__Problem to solve__
Repeat the entire listing exactly as written.

__Raw data__
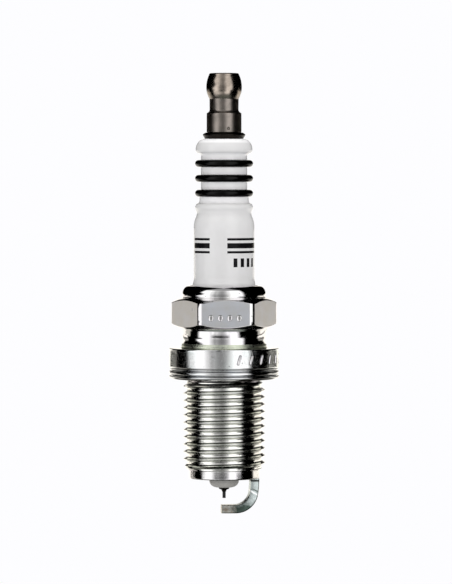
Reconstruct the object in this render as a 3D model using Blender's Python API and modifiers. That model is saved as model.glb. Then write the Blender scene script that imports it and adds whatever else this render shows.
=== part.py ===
"""Spark plug, M14 x 1.25 with a 19 mm reach, a 16 mm hexagon and a gasket seat.

Metres, +Z up. The origin is the centre of the shell's seat face and +Z runs to the terminal.
Lengths below are in millimetres, and MM turns them into metres.
"""

import math

import bmesh
import bpy
from mathutils import Matrix

MM = 0.001
STEPS = 32  # faces round every turned piece, so that neighbours share their angles
THREAD_STEPS = 16  # faces in one turn of the shell's thread
CLEARANCE = 0.05  # between pieces that touch
WELD = 1e-6  # metres

# Terminal nut and stud
TERMINAL_TOP = 50.5
NUT_BOTTOM = 40.2
NUT_HEAD_R = 3.05
NUT_NECK_R = 2.5
NUT_SKIRT_R = 3.0
NUT_BORE_R = 2.08
STUD_THREAD_R = 2.0
STUD_THREAD_TOP = 46.3
COLLAR_R = 3.65
COLLAR_TOP = 40.13
STEM_R = 1.9
STEM_BOTTOM = 11.5
KNURL_LENGTH = 6.0
KNURLS = 4

# Insulator
INSULATOR_TOP = 39.1
INSULATOR_NOSE_END = -20.6
INSULATOR_BORE_R = 2.05
RIB_R = 4.95
RIB_HEIGHT = 1.27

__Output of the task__
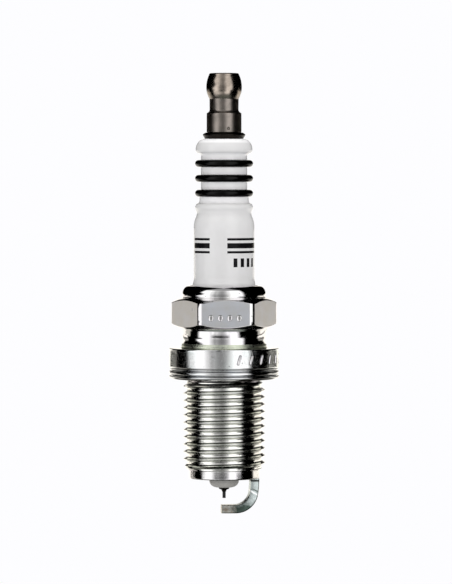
Reconstruct the object in this render as a 3D model using Blender's Python API and modifiers. That model is saved as model.glb. Then write the Blender scene script that imports it and adds whatever else this render shows.
=== part.py ===
"""Spark plug, M14 x 1.25 with a 19 mm reach, a 16 mm hexagon and a gasket seat.

Metres, +Z up. The origin is the centre of the shell's seat face and +Z runs to the terminal.
Lengths below are in millimetres, and MM turns them into metres.
"""

import math

import bmesh
import bpy
from mathutils import Matrix

MM = 0.001
STEPS = 32  # faces round every turned piece, so that neighbours share their angles
THREAD_STEPS = 16  # faces in one turn of the shell's thread
CLEARANCE = 0.05  # between pieces that touch
WELD = 1e-6  # metres

# Terminal nut and stud
TERMINAL_TOP = 50.5
NUT_BOTTOM = 40.2
NUT_HEAD_R = 3.05
NUT_NECK_R = 2.5
NUT_SKIRT_R = 3.0
NUT_BORE_R = 2.08
STUD_THREAD_R = 2.0
STUD_THREAD_TOP = 46.3
COLLAR_R = 3.65
COLLAR_TOP = 40.13
STEM_R = 1.9
STEM_BOTTOM = 11.5
KNURL_LENGTH = 6.0
KNURLS = 4

# Insulator
INSULATOR_TOP = 39.1
INSULATOR_NOSE_END = -20.6
INSULATOR_BORE_R = 2.05
RIB_R = 4.95
RIB_HEIGHT = 1.27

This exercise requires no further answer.